The world is facing a changing society due to the massive disruption of digital transformation. Digitization is changing the way we make choices in our daily lives.
We live immersed in an increasing interconnected society, and technology is already present everywhere. Digitization is creating an enormous potential, and artificial intelligence is changing all sectors and all fields in our society. However, do we clearly understand where the challenges and opportunities are?
Smart cities and smart solutions are emerging in the places we live, work and move. This creates diverse ecosystems, tending to develop a shared economy (i.e. transport, mobility, etc.), platforms which allow us to make choices as individuals and to be involved in the digital economy. For this reason, digitization is mostly about a change of behavior. Our big challenge is how governments should react to these changes by ensuring that platform economy is operational without restricting competition.
In order to create value in the digital era, we need two main assets: data and trust. We need to know not only how data economy works, but also how to create trust in the data economy, how we create the best possible surrounding to make this new economy work so that we can connect the necessary infrastructure throughout Europe.
Without data, we cannot speak about artificial intelligence. We need to have shared data across sectors, services, technologies and borders. Moreover, we also need access to data and free flows of data in order to create all these services in any sector that have typically been authority driven but now are becoming user-centered. The European Union has to make steps forward, take the lead and find a common way to prove that free flow of data is the EU’s competitive advantage.
In this sense, it is fundamental to have free access to the market. We have to liberalize the market regulation established in the previous industrial revolution and, at the same time, understand where are the new competitive points for the future. Furthermore, we have to understand where and at which point we are providing value to the society in this economy of digitization and technology adaption. Is it only in activities that are influenced directly to the GDP or are we creating value also outside? What are the future competences that we need?
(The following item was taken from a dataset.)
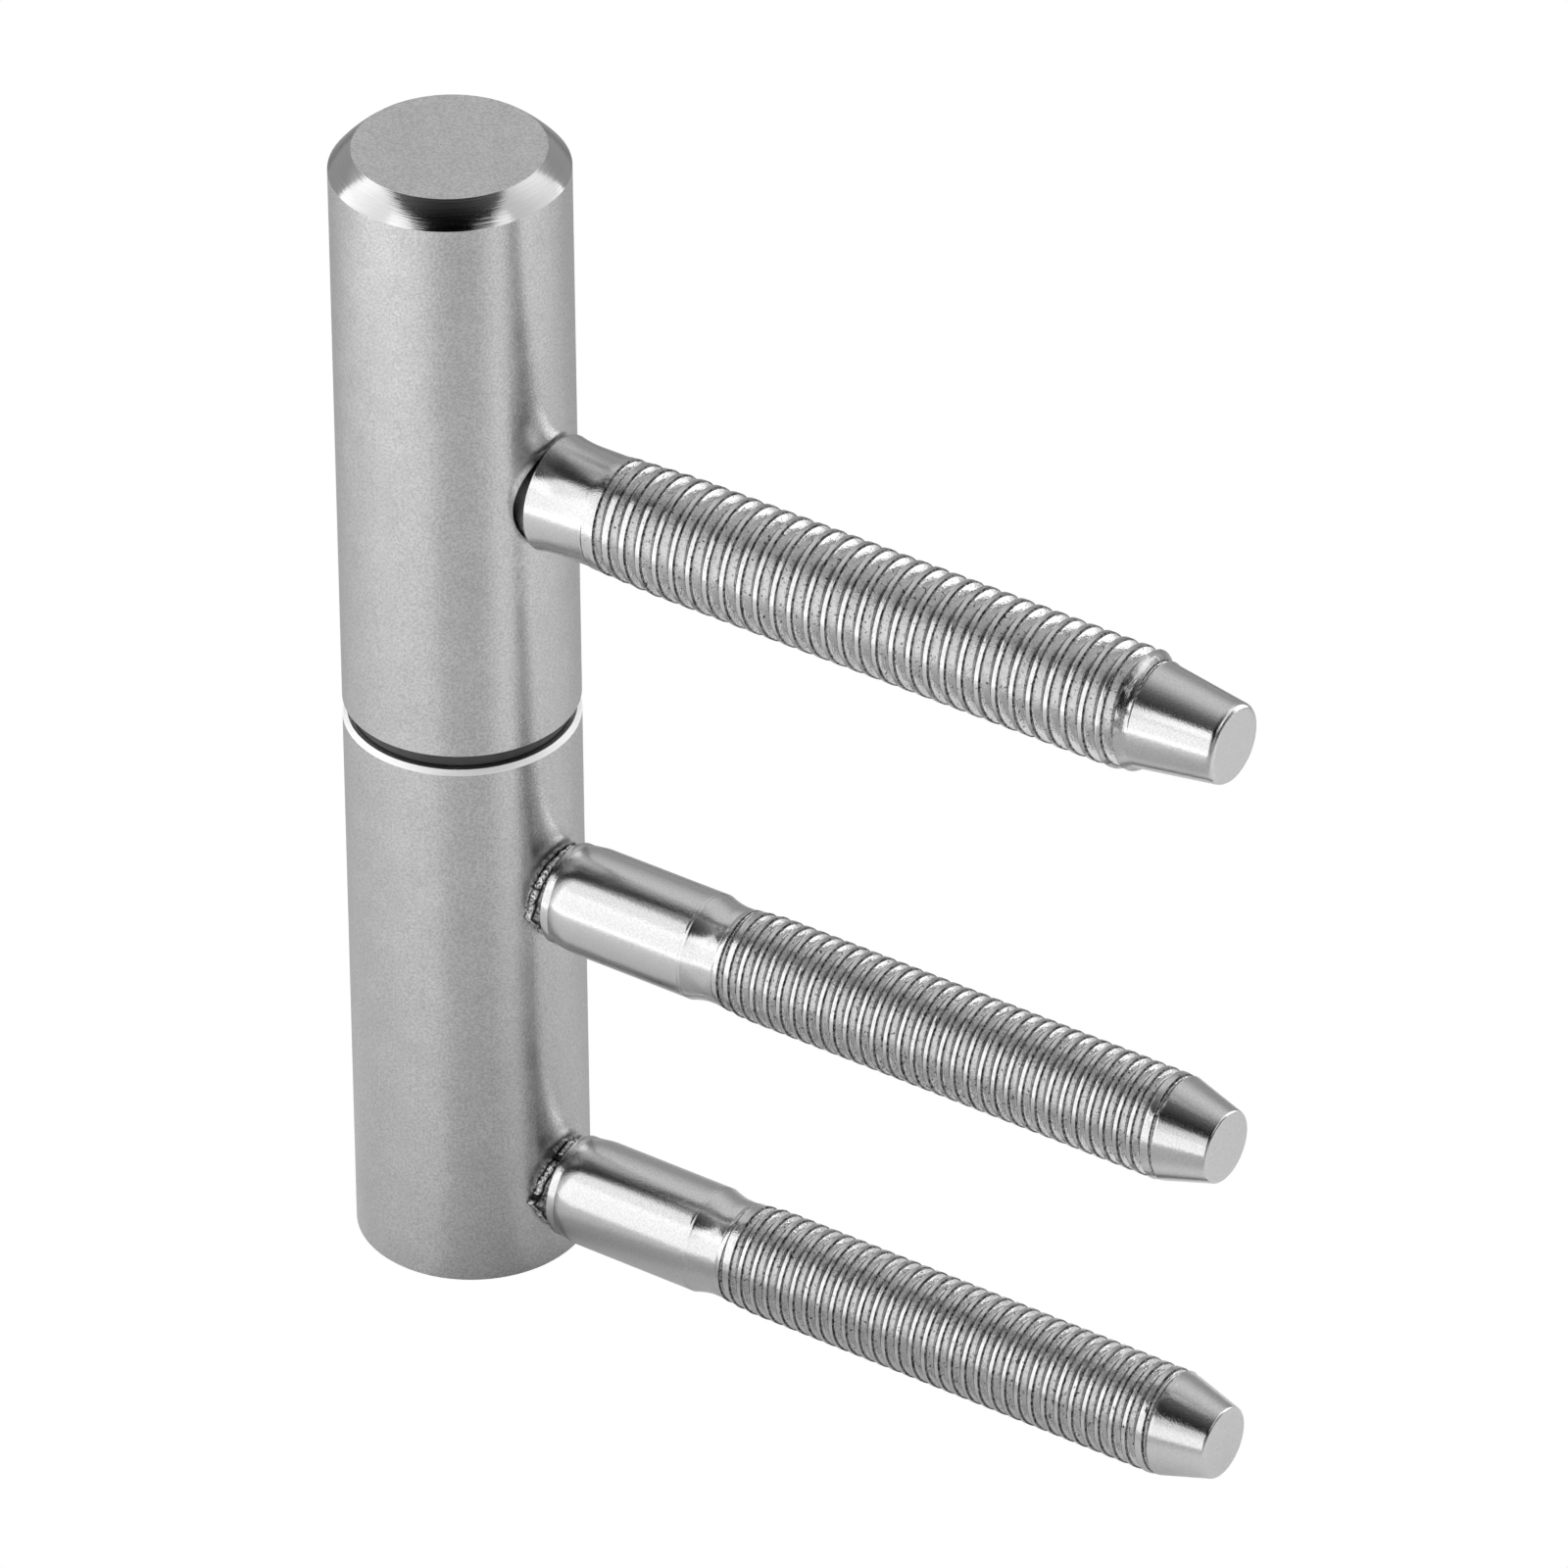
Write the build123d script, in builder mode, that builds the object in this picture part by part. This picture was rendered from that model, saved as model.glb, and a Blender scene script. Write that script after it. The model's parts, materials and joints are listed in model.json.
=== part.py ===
from build123d import *
from math import radians, sqrt, tan
import os

# Drill-in hinge for a door, in millimetres.
# The hinge axis is Z. The origin is on it, at the top face of the frame barrel. The arms point along +X.

# Barrels
barrel_diameter = 15.0
leaf_barrel_length = 40.0
frame_barrel_length = 39.0

# The leaf barrel's closed top has a wide chamfer, turned very slightly convex.
top_chamfer = 1.45
top_chamfer_bulge = 0.06
# The frame barrel's top rim has a narrow chamfer. The other rims are only broken.
frame_rim_chamfer = 0.3
edge_break = 0.12

# Thrust ring between the barrels, with its play above and below
ring_thickness = 1.0
ring_inset = 0.6
ring_play = 0.02

# Hinge pin, pressed into the frame barrel
pin_radius = 4.0
pin_depth = 24.0
pin_height = 24.0
pin_tip_chamfer = 0.8
pin_foot_chamfer = 0.4

# Bearing bush, pressed into the leaf barrel's blind bore, and the room left above the pin and the bush
bush_wall = 1.0
bush_recess = 0.3
bush_chamfer = 0.3
pin_end_room = 5.0
bush_end_room = 2.7
drill_point_angle = 118

# Fits, as radial clearances
running_clearance = 0.04
press_clearance = 0.01
spigot_clearance = 0.05

# Each arm's spigot stands on the flat bottom of a round seat in its barrel. The seat is this deep
# where that leaves at least the seat wall in front of the leaf barrel's bore.
seat_depth = 1.5
seat_wall = 0.6
tip_rounding = 0.2

# Leaf arm, with its height above the leaf barrel's lower rim and its stretches counted from the barrel
leaf_arm_rise = 17.6
leaf_arm_reach = 50.0
leaf_spigot_radius = 3.35
leaf_joint_line = 0.2
leaf_flare_length = 1.8
leaf_flare_radius = 3.78
leaf_shank_length = 1.9
leaf_shank_radius = 3.585
leaf_run_in = 4.2
leaf_thread_radius = 3.87
leaf_run_out = 1.0
leaf_cone_length = 5.6
leaf_cone_radius = 3.36
leaf_tip_radius = 2.58

# Frame arms, with the lower one's height above the frame barrel's lower rim
lower_arm_rise = 5.35
frame_arm_spacing = 22.5
frame_arm_reach = 49.7
frame_spigot_radius = 2.6
weld_radius = 3.1
weld_length = 0.55
weld_gap = 0.02
root_land_radius = 3.33
root_land_length = 0.7
root_cone_length = 1.0
frame_shank_length = 8.65
frame_shank_radius = 3.475
neck_length = 1.8
neck_land_length = 0.7
neck_radius = 3.175
frame_run_in = 2.1
frame_thread_radius = 3.43
frame_run_out = 0.5
frame_cone_length = 3.3
frame_cone_radius = 3.29
frame_tip_radius = 2.36

# Heights and radii that follow from these
barrel_radius = barrel_diameter / 2
leaf_bottom = ring_thickness + 2 * ring_play
leaf_top = leaf_bottom + leaf_barrel_length
leaf_bore_end = pin_height + pin_end_room
leaf_arm_height = leaf_bottom + leaf_arm_rise
lower_arm_height = lower_arm_rise - frame_barrel_length
middle_arm_height = lower_arm_height + frame_arm_spacing
bush_inner_radius = pin_radius + running_clearance
bush_outer_radius = bush_inner_radius + bush_wall
leaf_bore_radius = bush_outer_radius + press_clearance
pin_bore_radius = pin_radius + press_clearance
seat_distance = max(barrel_radius - seat_depth, leaf_bore_radius + seat_wall)

os.makedirs("parts", exist_ok=True)


def drill_point(radius):
    """Height of the cone that a drill leaves at the bottom of a blind hole."""
    return radius / tan(radians(drill_point_angle / 2))


def cross_plane(distance, height):
    """Plane across the arm at this height and distance from the hinge axis, facing the arm's tip."""
    return Plane(origin=(distance, 0, height), x_dir=(0, 1, 0), z_dir=(1, 0, 0))


def arm_plane(height):
    """Plane of an arm's half section: local X along the arm, local Y its radius."""
    return Plane(origin=(0, 0, height), x_dir=(1, 0, 0), z_dir=(0, -1, 0))


def arm_axis(height):
    return Axis((0, 0, height), (1, 0, 0))


# Upper barrel: the leaf knuckle, turned from bar, closed at the top and bored from below for the bush
chamfer_foot = (barrel_radius, leaf_top - top_chamfer)
chamfer_head = (barrel_radius - top_chamfer, leaf_top)
bulge = top_chamfer_bulge / sqrt(2)
chamfer_middle = (
    (chamfer_foot[0] + chamfer_head[0]) / 2 + bulge,
    (chamfer_foot[1] + chamfer_head[1]) / 2 + bulge,
)
with BuildPart() as upper_barrel:
    with BuildSketch(Plane.XZ):
        with BuildLine():
            Polyline(
                chamfer_head,
                (0, leaf_top),
                (0, leaf_bore_end + drill_point(leaf_bore_radius)),
                (leaf_bore_radius, leaf_bore_end),
                (leaf_bore_radius, leaf_bottom),
                (barrel_radius - edge_break, leaf_bottom),
                (barrel_radius, leaf_bottom + edge_break),
                chamfer_foot,
            )
            ThreePointArc(chamfer_foot, chamfer_middle, chamfer_head)
        make_face()
    revolve(axis=Axis.Z)
    with BuildSketch(cross_plane(seat_distance, leaf_arm_height)):
        Circle(leaf_spigot_radius + spigot_clearance)
    extrude(amount=barrel_radius, mode=Mode.SUBTRACT)
upper_barrel.part.label = "upper_barrel"
export_step(upper_barrel.part, "parts/upper_barrel.step")

# Bearing bush: a plain sleeve with a lead-in at each end
bush_bottom = leaf_bottom + bush_recess
with BuildPart() as bearing_bush:
    with BuildSketch(Plane.XY.offset(bush_bottom)):
        Circle(bush_outer_radius)
        Circle(bush_inner_radius, mode=Mode.SUBTRACT)
    extrude(amount=leaf_bore_end - bush_end_room - bush_bottom)
    chamfer(bearing_bush.edges().filter_by(GeomType.CIRCLE), bush_chamfer)
bearing_bush.part.label = "bearing_bush"
export_step(bearing_bush.part, "parts/bearing_bush.step")

# Thrust ring: the dark washer that carries the leaf's weight, its rim inside the barrels' own
with BuildPart() as thrust_ring:
    with BuildSketch(Plane.XY.offset(ring_play)):
        Circle(barrel_radius - ring_inset)
        Circle(bush_inner_radius, mode=Mode.SUBTRACT)
    extrude(amount=ring_thickness)
    chamfer(thrust_ring.edges().filter_by(GeomType.CIRCLE), edge_break)
thrust_ring.part.label = "thrust_ring"
export_step(thrust_ring.part, "parts/thrust_ring.step")

# Hinge pin: ground steel, chamfered to lead into the bush
with BuildPart() as hinge_pin:
    with BuildSketch(Plane.XY.offset(-pin_depth)):
        Circle(pin_radius)
    extrude(amount=pin_depth + pin_height)
    pin_rims = hinge_pin.edges().filter_by(GeomType.CIRCLE).sort_by(Axis.Z)
    chamfer(pin_rims[-1], pin_tip_chamfer)
    chamfer(pin_rims[0], pin_foot_chamfer)
hinge_pin.part.label = "hinge_pin"
export_step(hinge_pin.part, "parts/hinge_pin.step")

# Lower barrel: the frame knuckle, with a blind bore for the pin and a seat for each frame arm
with BuildPart() as lower_barrel:
    with BuildSketch(Plane.XZ):
        with BuildLine():
            Polyline(
                (pin_bore_radius, 0),
                (barrel_radius - frame_rim_chamfer, 0),
                (barrel_radius, -frame_rim_chamfer),
                (barrel_radius, -frame_barrel_length + edge_break),
                (barrel_radius - edge_break, -frame_barrel_length),
                (0, -frame_barrel_length),
                (0, -pin_depth - drill_point(pin_bore_radius)),
                (pin_bore_radius, -pin_depth),
                close=True,
            )
        make_face()
    revolve(axis=Axis.Z)
    for height in (middle_arm_height, lower_arm_height):
        with BuildSketch(cross_plane(seat_distance, height)):
            Circle(frame_spigot_radius + spigot_clearance)
        extrude(amount=barrel_radius, mode=Mode.SUBTRACT)
lower_barrel.part.label = "lower_barrel"
export_step(lower_barrel.part, "parts/lower_barrel.step")

# Upper arm: spigot, concave flare behind the dark joint line, short shank, rolled thread and a long cone.
# Its threaded stretch is as thick as the crests of the turns, which rise from the shank over the run-in.
leaf_flare_start = barrel_radius + leaf_joint_line
leaf_flare_end = leaf_flare_start + leaf_flare_length
leaf_thread_start = leaf_flare_end + leaf_shank_length
leaf_tip = barrel_radius + leaf_arm_reach
leaf_cone_start = leaf_tip - leaf_cone_length
with BuildPart() as upper_arm:
    with BuildSketch(arm_plane(leaf_arm_height)):
        with BuildLine():
            TangentArc(
                (leaf_flare_end, leaf_shank_radius),
                (leaf_flare_start, leaf_flare_radius),
                tangent=(-1, 0),
            )
            Polyline(
                (leaf_flare_start, leaf_flare_radius),
                (leaf_flare_start, leaf_spigot_radius),
                (seat_distance, leaf_spigot_radius),
                (seat_distance, 0),
                (leaf_tip, 0),
                (leaf_tip, leaf_tip_radius),
                (leaf_cone_start, leaf_cone_radius),
                (leaf_cone_start - leaf_run_out, leaf_thread_radius),
                (leaf_thread_start + leaf_run_in, leaf_thread_radius),
                (leaf_thread_start, leaf_shank_radius),
                (leaf_flare_end, leaf_shank_radius),
            )
        make_face()
    revolve(axis=arm_axis(leaf_arm_height))
    fillet(upper_arm.edges().filter_by(GeomType.CIRCLE).sort_by(Axis.X)[-1], tip_rounding)
upper_arm.part.label = "upper_arm"
export_step(upper_arm.part, "parts/upper_arm.step")


def frame_arm(height, label):
    """One arm of the frame part: weld collar cut to the barrel, shank, neck, thread and short cone."""
    shank_start = barrel_radius + weld_length
    root_land_end = shank_start + root_land_length
    root_cone_end = root_land_end + root_cone_length
    neck_start = root_cone_end + frame_shank_length
    neck_end = neck_start + neck_length
    thread_start = neck_end + neck_land_length
    tip = barrel_radius + frame_arm_reach
    cone_start = tip - frame_cone_length
    with BuildPart() as arm:
        with BuildSketch(cross_plane(0, height)):
            Circle(weld_radius)
        extrude(amount=shank_start)
        with Locations((0, 0, height)):
            Cylinder(barrel_radius + weld_gap, barrel_diameter, mode=Mode.SUBTRACT)
        with BuildSketch(arm_plane(height)):
            with BuildLine():
                Spline(
                    (neck_start, frame_shank_radius),
                    (neck_end, neck_radius),
                    tangents=[(1, 0), (1, 0)],
                )
                Polyline(
                    (neck_end, neck_radius),
                    (thread_start, neck_radius),
                    (thread_start + frame_run_in, frame_thread_radius),
                    (cone_start - frame_run_out, frame_thread_radius),
                    (cone_start, frame_cone_radius),
                    (tip, frame_tip_radius),
                    (tip, 0),
                    (seat_distance, 0),
                    (seat_distance, frame_spigot_radius),
                    (shank_start, frame_spigot_radius),
                    (shank_start, root_land_radius),
                    (root_land_end, root_land_radius),
                    (root_cone_end, frame_shank_radius),
                    (neck_start, frame_shank_radius),
                )
            make_face()
        revolve(axis=arm_axis(height))
        fillet(arm.edges().filter_by(GeomType.CIRCLE).sort_by(Axis.X)[-1], tip_rounding)
    arm.part.label = label
    export_step(arm.part, f"parts/{label}.step")


frame_arm(middle_arm_height, "middle_arm")
frame_arm(lower_arm_height, "lower_arm")
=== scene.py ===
import json
import random
from math import cos, pi, radians, sin, sqrt, tan

import bmesh
import bpy
from mathutils import Matrix, Vector, noise

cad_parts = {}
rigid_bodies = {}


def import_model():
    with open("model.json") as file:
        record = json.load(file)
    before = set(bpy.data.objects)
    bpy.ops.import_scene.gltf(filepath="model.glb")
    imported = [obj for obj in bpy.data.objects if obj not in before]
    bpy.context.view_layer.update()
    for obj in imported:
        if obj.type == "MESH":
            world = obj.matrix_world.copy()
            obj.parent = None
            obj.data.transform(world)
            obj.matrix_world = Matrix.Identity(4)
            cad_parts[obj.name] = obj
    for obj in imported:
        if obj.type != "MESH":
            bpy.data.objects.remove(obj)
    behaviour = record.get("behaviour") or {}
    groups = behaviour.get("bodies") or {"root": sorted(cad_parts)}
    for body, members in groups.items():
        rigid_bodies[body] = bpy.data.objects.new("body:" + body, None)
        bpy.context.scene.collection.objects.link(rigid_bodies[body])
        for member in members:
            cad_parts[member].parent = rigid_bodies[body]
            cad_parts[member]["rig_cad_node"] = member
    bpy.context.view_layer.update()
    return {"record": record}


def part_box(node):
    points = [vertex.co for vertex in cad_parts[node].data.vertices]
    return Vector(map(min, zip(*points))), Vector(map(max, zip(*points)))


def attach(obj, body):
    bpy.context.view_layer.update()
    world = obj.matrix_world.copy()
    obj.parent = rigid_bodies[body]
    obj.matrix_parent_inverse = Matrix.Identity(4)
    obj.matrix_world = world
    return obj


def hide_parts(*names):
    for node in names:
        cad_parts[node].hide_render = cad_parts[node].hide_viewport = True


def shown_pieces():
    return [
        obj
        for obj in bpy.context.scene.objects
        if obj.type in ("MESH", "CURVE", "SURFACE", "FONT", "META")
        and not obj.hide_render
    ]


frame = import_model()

# Looks of the drill-in hinge. Lengths along and across an arm are in millimetres, and become metres when a
# mesh is made. A station is a distance from the hinge axis along an arm.
MM = 0.001

# The hinge's own sizes, read from the frame
mounts = {mount["name"]: mount for mount in frame["record"]["mounts"]}
barrel_low, barrel_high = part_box("lower_barrel")
barrel_radius = barrel_high.x / MM
foot_height = barrel_low.z

# Chamfers of the CAD barrels: at the leaf barrel's top and at the frame barrel's rim
TOP_CHAMFER = 1.45
RIM_CHAMFER = 0.3

# Mesh density: columns round an arm, steps in a rounded corner, the most of a side that a rounding takes, and
# how far the ring that keeps a surface straight stands from such a corner. Vertices closer than WELD are
# joined.
COLUMNS = 144
CORNER_STEPS = 4
CORNER_SHARE = 0.45
SUPPORT = 0.07
WELD = 0.0001

# Thread form: flanks at 30 degrees to the cross plane, a flat crest with small rounded shoulders, a narrow
# root. Painted shade and dirt darken a band that reaches down the flanks from the crest by the reach given
# below, and the next row on the crest lies CREST_STEP further in.
FLANK_ANGLE = radians(30)
LEAF_CREST_FLAT = 0.37
FRAME_CREST_FLAT = 0.33
ROOT_FLAT = 0.10
SHOULDER = 0.03
SHADE_AND_DIRT_REACH = 0.07
CREST_STEP = 0.03

# Where the thread begins and ends: the least depth of a groove, turns drawn beyond each end before they are
# cut off, and how far inside an end a vertex has to be.
LEAST_DEPTH = 0.006
SPARE_TURNS = 3
END_MARGIN = 0.012

# How rough each part of a thread is, and how much painted shade and dirt darken it, from 0 to 1
EDGE_WEAR = 1.0
SHOULDER_WEAR = 0.9
SHADE_AND_DIRT_WEAR = 0.7
ROOT_WEAR_AND_SHADE = 0.45
FLANK_WEAR = 0.22
CREST_WEAR = 0.06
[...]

Taking the transport sector as an example, we will see automated vehicles, data transfer not only from car to car but also from the airline to bus or trains and, in many ways, the transportation system will be synchronized and will provide holistic services to the users in the best possible way. We will see data flows from infrastructure to vehicles and the other way round, and automated transport will create again a lot of new challenges. Within Europe, we would be able to guarantee that we know about user rights and we have enough tools to regulate it in the right way. In this context, the second asset we need, together with data, comes up: trust.
When we speak about trust and individuals, we have to refer to rules of privacy, human rights, basic rights on having your own privacy. When we look at society, we speak about cybersecurity and we are looking at the world today, which is even more creative and growing in blocks in the data economy. The most advanced countries in terms of technology are not necessarily western or European countries in 2020, but any other country. At this stage, we should wonder if we share the same ethics, morals or agreement on how we define human basic rights; if we look at privacy at the same level; or how is our justice system defining those issues.
Technology and digitization have to bring benefits not only to individuals but to the entire society. For that purpose, we need digital infrastructure, the capacity to finance this infrastructure, as well as a legal and a regulatory framework. It is not about unlimited regulation, but about ensuring a level playing field which allows sectors to develop.
In conclusion, we have to find a good point of regulation in order to create new markets, and not to restrict them. And this is something that we have not really been good at before. We have always had regulation as a function of control. We need regulation also to open up markets, to create technology and to generate a more ambitious environment for growth and progress. This means that we need to adopt, together with our European colleagues, a different vision with a much clearer understanding of where the challenges are, where the opportunities are, and how we can take the necessary ambitious decisions which will determine our future prosperity in the digital era.